# Data shown
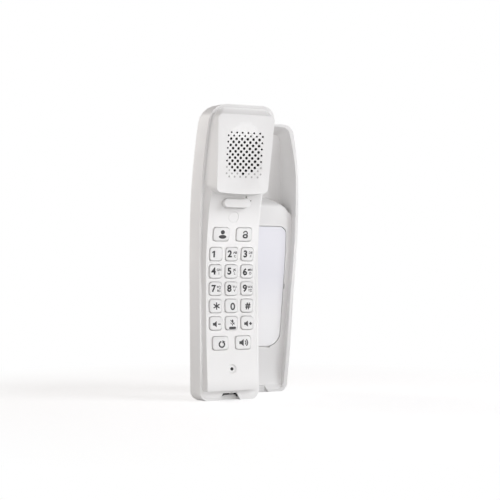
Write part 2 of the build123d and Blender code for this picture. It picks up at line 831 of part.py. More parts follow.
# Back plate with its screw bosses, wall-screw bosses and the window of the line jack
plate = extrude(Plane.XZ * base_outline(base_wall + plate_clearance, wall_foot_corner, wall_head_corner),
                amount=plate_thickness)
base_screw_seat = -screw_head_height - 2 * plate_slack
for x, height in base_screw_places():
    plate += cylinder_y(screw_head_radius + base_wall, boss_back, 0, x, height)
    plate -= cylinder_y(screw_well, base_screw_seat, overrun, x, height)
    plate -= cylinder_y(screw_hole, -span, overrun, x, height)
for height in wall_screw_heights:
    plate += cylinder_y(wall_screw_boss_radius, -wall_screw_seat, 0, 0, height)
    plate -= cylinder_y(wall_screw_hole_radius, -span, overrun, 0, height)
line_jack_head = line_jack_foot + line_jack_tall
plate -= block(line_jack_width / 2 + plate_clearance, -span, overrun, line_jack_foot - plate_clearance,
               line_jack_head + plate_clearance)
pad_places = [(side * pad_half_spread, height) for side in (-1, 1) for height in (pad_foot, pad_head)]
for x, height in pad_places:
    plate -= cylinder_y(pad_radius + seat_clearance, -pad_sink, overrun, x, height)
board_half_spread = base_board_half_width - board_post_inset
base_board_back = -plate_thickness - base_board_stand
for side in (-1, 1):
    for height in (base_board_foot + board_post_inset, base_board_head - board_post_inset):
        low, high = height - board_post_half, height + board_post_half
        x = side * board_half_spread
        plate += block(board_post_half, base_board_back, -plate_thickness, low, high, x)
base["base_back_plate"] = plate
pad_back = pad_thickness - pad_sink
base["rubber_pads"] = Compound([cylinder_y(pad_radius, -pad_sink, pad_back, *place) for place in pad_places])
base_screws = [screw(x, base_screw_seat, height, base_screw_length) for x, height in base_screw_places()]
base["base_screws"] = Compound(base_screws)

# Inner parts of the base
line_jack = block(line_jack_width / 2, hollow_front + plate_slack, 0, line_jack_foot, line_jack_head)
line_jack_middle = (line_jack_foot + line_jack_head) / 2
bore_low, bore_high = line_jack_middle - line_jack_bore_tall / 2, line_jack_middle + line_jack_bore_tall / 2
line_jack -= block(line_jack_bore_width / 2, -line_jack_bore_depth, overrun, bore_low, bore_high)
base["line_jack"] = line_jack
base_board_front = base_board_back - board_thickness
board_faces = base_board_front, base_board_back
base["base_board"] = block(base_board_half_width, *board_faces, base_board_foot, base_board_head)
ringer_front = base_board_front - ringer_depth
ringer_height = (base_board_foot + base_board_head) / 2
base["ringer"] = cylinder_y(ringer_radius, ringer_front, base_board_front, 0, ringer_height)

# Everything in one frame: origin on the floor below the middle of the whole part
move_base = Pos(base_offset, base_back_place, 0)
pieces = dict(handset)
pieces.update({name: move_base * shape for name, shape in base.items()})
box = Compound([shape for shape in pieces.values()]).bounding_box()
move_all = Pos(-(box.min.X + box.max.X) / 2, -(box.min.Y + box.max.Y) / 2, -box.min.Z)
for name, shape in pieces.items():
    export_step(move_all * shape, "parts/" + name + ".step")
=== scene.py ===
# %% [markdown]
# # An intercom telephone, dressed in Blender
#
# The CAD model comes in as a fixed frame: every piece already has its place, its size and the body it moves with.
# This lesson gives each piece the surface that the real one shows. It works in metres, with the floor at zero,
# the front of the object towards -Y and the height along +Z.

# %% Load the frame
import json
import math

import bmesh
import bpy
from mathutils import Matrix, Vector


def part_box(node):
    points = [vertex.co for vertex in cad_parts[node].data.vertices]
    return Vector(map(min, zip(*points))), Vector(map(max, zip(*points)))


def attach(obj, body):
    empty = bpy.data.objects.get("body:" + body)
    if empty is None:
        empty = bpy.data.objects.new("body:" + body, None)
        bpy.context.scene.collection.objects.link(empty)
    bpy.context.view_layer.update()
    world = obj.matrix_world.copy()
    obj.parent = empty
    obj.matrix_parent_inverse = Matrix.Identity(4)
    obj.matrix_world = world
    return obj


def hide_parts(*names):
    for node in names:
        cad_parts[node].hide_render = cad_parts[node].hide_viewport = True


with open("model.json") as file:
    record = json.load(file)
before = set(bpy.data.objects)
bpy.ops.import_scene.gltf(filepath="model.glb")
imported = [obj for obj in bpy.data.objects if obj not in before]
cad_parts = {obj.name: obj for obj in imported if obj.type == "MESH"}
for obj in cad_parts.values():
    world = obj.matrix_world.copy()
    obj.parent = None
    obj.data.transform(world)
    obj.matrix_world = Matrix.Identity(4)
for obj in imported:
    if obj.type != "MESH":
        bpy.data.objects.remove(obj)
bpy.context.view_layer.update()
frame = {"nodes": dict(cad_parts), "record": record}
record = frame["record"]
body_of = {node: body for body, nodes in record["behaviour"]["bodies"].items() for node in nodes}
slot_of = {part["node"]: part["material_slot"] for part in record["subparts"]}
MM = 0.001
print("pieces in the frame:", len(frame["nodes"]))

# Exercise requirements
Set down all of the data above, word for word.

# Correct output
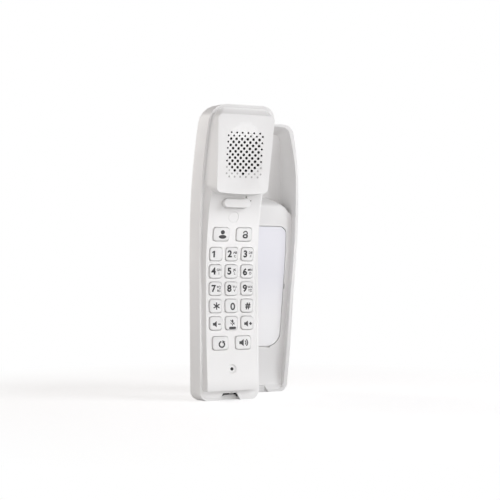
Write part 2 of the build123d and Blender code for this picture. It picks up at line 831 of part.py. More parts follow.
# Back plate with its screw bosses, wall-screw bosses and the window of the line jack
plate = extrude(Plane.XZ * base_outline(base_wall + plate_clearance, wall_foot_corner, wall_head_corner),
                amount=plate_thickness)
base_screw_seat = -screw_head_height - 2 * plate_slack
for x, height in base_screw_places():
    plate += cylinder_y(screw_head_radius + base_wall, boss_back, 0, x, height)
    plate -= cylinder_y(screw_well, base_screw_seat, overrun, x, height)
    plate -= cylinder_y(screw_hole, -span, overrun, x, height)
for height in wall_screw_heights:
    plate += cylinder_y(wall_screw_boss_radius, -wall_screw_seat, 0, 0, height)
    plate -= cylinder_y(wall_screw_hole_radius, -span, overrun, 0, height)
line_jack_head = line_jack_foot + line_jack_tall
plate -= block(line_jack_width / 2 + plate_clearance, -span, overrun, line_jack_foot - plate_clearance,
               line_jack_head + plate_clearance)
pad_places = [(side * pad_half_spread, height) for side in (-1, 1) for height in (pad_foot, pad_head)]
for x, height in pad_places:
    plate -= cylinder_y(pad_radius + seat_clearance, -pad_sink, overrun, x, height)
board_half_spread = base_board_half_width - board_post_inset
base_board_back = -plate_thickness - base_board_stand
for side in (-1, 1):
    for height in (base_board_foot + board_post_inset, base_board_head - board_post_inset):
        low, high = height - board_post_half, height + board_post_half
        x = side * board_half_spread
        plate += block(board_post_half, base_board_back, -plate_thickness, low, high, x)
base["base_back_plate"] = plate
pad_back = pad_thickness - pad_sink
base["rubber_pads"] = Compound([cylinder_y(pad_radius, -pad_sink, pad_back, *place) for place in pad_places])
base_screws = [screw(x, base_screw_seat, height, base_screw_length) for x, height in base_screw_places()]
base["base_screws"] = Compound(base_screws)

# Inner parts of the base
line_jack = block(line_jack_width / 2, hollow_front + plate_slack, 0, line_jack_foot, line_jack_head)
line_jack_middle = (line_jack_foot + line_jack_head) / 2
bore_low, bore_high = line_jack_middle - line_jack_bore_tall / 2, line_jack_middle + line_jack_bore_tall / 2
line_jack -= block(line_jack_bore_width / 2, -line_jack_bore_depth, overrun, bore_low, bore_high)
base["line_jack"] = line_jack
base_board_front = base_board_back - board_thickness
board_faces = base_board_front, base_board_back
base["base_board"] = block(base_board_half_width, *board_faces, base_board_foot, base_board_head)
ringer_front = base_board_front - ringer_depth
ringer_height = (base_board_foot + base_board_head) / 2
base["ringer"] = cylinder_y(ringer_radius, ringer_front, base_board_front, 0, ringer_height)

# Everything in one frame: origin on the floor below the middle of the whole part
move_base = Pos(base_offset, base_back_place, 0)
pieces = dict(handset)
pieces.update({name: move_base * shape for name, shape in base.items()})
box = Compound([shape for shape in pieces.values()]).bounding_box()
move_all = Pos(-(box.min.X + box.max.X) / 2, -(box.min.Y + box.max.Y) / 2, -box.min.Z)
for name, shape in pieces.items():
    export_step(move_all * shape, "parts/" + name + ".step")
=== scene.py ===
# %% [markdown]
# # An intercom telephone, dressed in Blender
#
# The CAD model comes in as a fixed frame: every piece already has its place, its size and the body it moves with.
# This lesson gives each piece the surface that the real one shows. It works in metres, with the floor at zero,
# the front of the object towards -Y and the height along +Z.

# %% Load the frame
import json
import math

import bmesh
import bpy
from mathutils import Matrix, Vector


def part_box(node):
    points = [vertex.co for vertex in cad_parts[node].data.vertices]
    return Vector(map(min, zip(*points))), Vector(map(max, zip(*points)))


def attach(obj, body):
    empty = bpy.data.objects.get("body:" + body)
    if empty is None:
        empty = bpy.data.objects.new("body:" + body, None)
        bpy.context.scene.collection.objects.link(empty)
    bpy.context.view_layer.update()
    world = obj.matrix_world.copy()
    obj.parent = empty
    obj.matrix_parent_inverse = Matrix.Identity(4)
    obj.matrix_world = world
    return obj


def hide_parts(*names):
    for node in names:
        cad_parts[node].hide_render = cad_parts[node].hide_viewport = True


with open("model.json") as file:
    record = json.load(file)
before = set(bpy.data.objects)
bpy.ops.import_scene.gltf(filepath="model.glb")
imported = [obj for obj in bpy.data.objects if obj not in before]
cad_parts = {obj.name: obj for obj in imported if obj.type == "MESH"}
for obj in cad_parts.values():
    world = obj.matrix_world.copy()
    obj.parent = None
    obj.data.transform(world)
    obj.matrix_world = Matrix.Identity(4)
for obj in imported:
    if obj.type != "MESH":
        bpy.data.objects.remove(obj)
bpy.context.view_layer.update()
frame = {"nodes": dict(cad_parts), "record": record}
record = frame["record"]
body_of = {node: body for body, nodes in record["behaviour"]["bodies"].items() for node in nodes}
slot_of = {part["node"]: part["material_slot"] for part in record["subparts"]}
MM = 0.001
print("pieces in the frame:", len(frame["nodes"]))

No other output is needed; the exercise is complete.